Its highly integrated production system is WACKER’s major strength. The best possible use is made of energy and materials – making, for example, ultrapure-polysilicon production with added value feasible in the first place. Purpose-designed production pathways, reuse and recycling of raw materials, and energy efficiency are key to sustainable and economical production. These kinds of measures are in demand more than ever going forward in order to achieve global climate goals. At the Nünchritz site, employees are already working on new projects. As part of a groupwide decarbonization roadmap, they are testing further technologies that could be used in Nünchritz. They are doing this to ensure that the integrated production system will remain true to its history over coming years and will keep getting better.
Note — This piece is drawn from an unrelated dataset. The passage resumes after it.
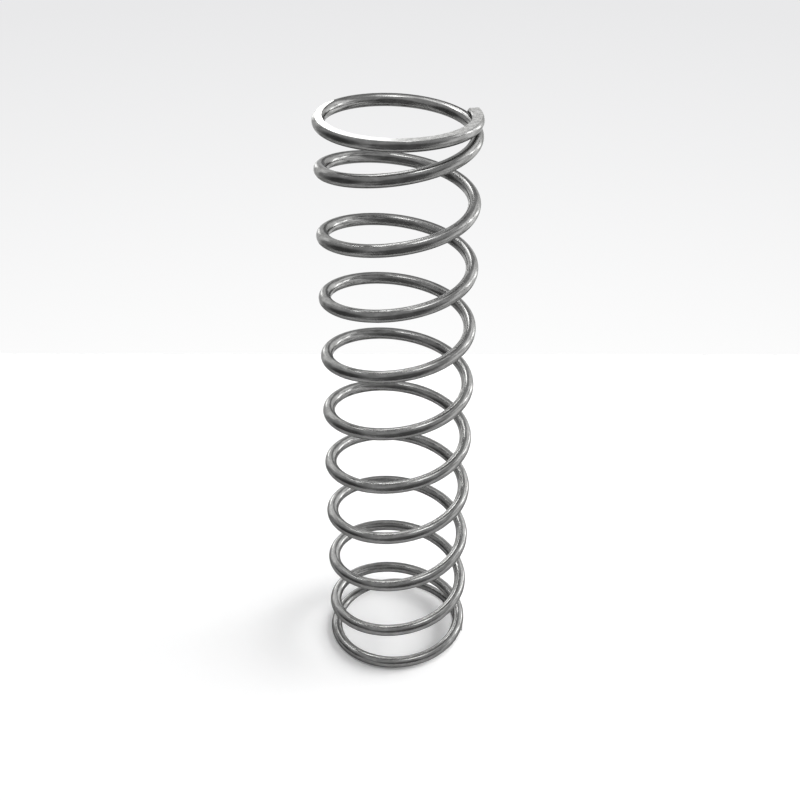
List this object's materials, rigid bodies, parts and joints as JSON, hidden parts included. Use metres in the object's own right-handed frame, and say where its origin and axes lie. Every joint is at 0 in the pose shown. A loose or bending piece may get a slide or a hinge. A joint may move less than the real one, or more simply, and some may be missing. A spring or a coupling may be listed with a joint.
{
  "type": "helical compression spring",
  "caption": "Small cylindrical compression spring of round steel wire, right-hand wound, with squared end coils ground flat; pushes its seats apart.",
  "frame": {"origin": "on the spring's axis, in the plane of the bottom ground seat", "axes": "+Z along the spring's axis, from the bottom seat to the top seat; +X at right angles, towards the side where the wire starts and ends"},
  "size_m": [0.019, 0.019, 0.075],
  "materials": {
    "spring_wire": "hard-drawn spring steel wire, satin with fine die lines along its length; ground end flats bright and matte"
  },
  "bodies": {
    "root": {"spring": "spring_wire"}
  },
  "joints": []
}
The WACKER Group’s Integrated Production Sites
Nünchritz (Saxony, Germany) isn’t WACKER’s only integrated production site. Burghausen (Bavaria, Germany) and Zhangjiagang (China) are too. They are likewise characterized by predominantly closed production loops, in which, for example, 93 to 96 percent of hydrogen chloride is reused. By supporting each other, these sites also form a groupwide integrated system. Nünchritz, for instance, is the global hub for siloxanes, which are held there in large volumes and then shipped to the other sites. This ensures that the continuously producing integrated system can keep going even during planned shutdowns or maintenance. WACKER employs state-of-the-art environmental technology and adheres to stringent EHS standards at all three integrated production sites.